Is there a more historical city on Earth than Jerusalem? Why or why not?

There are plenty of ancient cities with impressive histories — think Rome, Xian, or Mexico City. But none of these can match Jerusalem with its 5,000 years of religious innovation and a long and bloody list of sieges, battles, and utter destruction — along with some of the world’s most sacred shrines. And unlike most old cities, the past here is always very present.

What do you think is most misunderstood about Jerusalem — and what from your work here would help shed light on clarifying those misunderstandings?

I was stunned to learn that it was Western Christians, mainly Protestants, who started the scramble for Jerusalem. They arrived to dig up biblical remains in Jerusalem as part of a wider effort by colonial powers to dominate the city. This idea of recovering evidence of the Old Testament past was later passed on to Jews who emigrated to the Holy Land, and became central to Zionist identity. This set the stage for today’s conflict with Palestinians, who, like Israeli Jews, claim Jerusalem as the capital of their nation.

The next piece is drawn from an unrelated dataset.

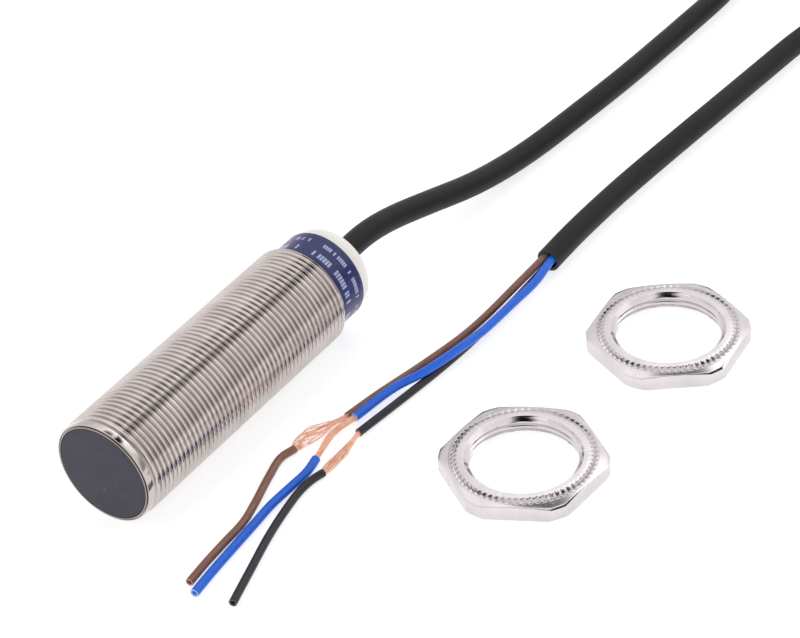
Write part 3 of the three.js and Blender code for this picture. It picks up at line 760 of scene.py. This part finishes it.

How was your personal story, and your faith, impacted by researching and writing the book?

Everyone who comes to Jerusalem, whether raised Christian, Jewish, or Muslim, arrives with images and beliefs of this holy place instilled since childhood, and I was no exception. My job as a writer was to step into the fray, aware of my own personal beliefs but determined not to advocate for any one group or faith.

After seeing what archaeologists are finding beneath its streets, I came away convinced that each faith is today a result of its interactions with the other two, much as Jerusalem’s architecture is a mix of Jewish, Christian, and Muslim styles. And I can envision a day when scientific results can provide the basis for believers to share a place that billions hold sacred.

Jerusalem’s history is as old as time itself. How did you decide to structure the book to capture that history, that story, and the revelations about the city’s tombs, tunnels and trenches?

There are plenty of books detailing the complicated history of Jerusalem. I took a different approach. What interested me was the people who searched beneath its surface, beginning with a French politician in the 1860s until the Israeli archaeologists digging today. Along the way, of course, we get to discover the city’s history as the excavators exposed it.

How was the research experience into a city with that much history?

Overwhelming. You could spend your life reading what has been written about Jerusalem. Fortunately, I had plenty of help from scholars and access to some extraordinary archives. They helped keep me from going down too many rabbit holes.

Do you have a favorite story from your experience in writing the book?

I spent most of my time living in the Christian Quarter of the Old City. One day, while shopping in the local grocery store off the Via Dolorosa, the Muslim owner asked me who I was, since I was hanging around longer than the average tourist. When I told him, he walked to the potato-chip aisle, raised a metal hatch, and vanished. I followed down a rickety ladder and found myself in a vast Crusader hall next to the Holy Sepulchre — and learned about a fierce fight and a 20-year-long legal battle between the shopkeeper and Christian monks over who owned the enormous space. This became a whole chapter in my book. That’s Jerusalem — just when you think you know what’s beneath your feet, you encounter something surprising.

What will you share during your visit to McIntyre’s?

I will share lots of images from beneath the city that provide people with a sense of the enormity of subterranean Jerusalem, as well as some insights into the big questions scholars have tried to answer, from the actual burial site of Jesus to the lost city of Solomon.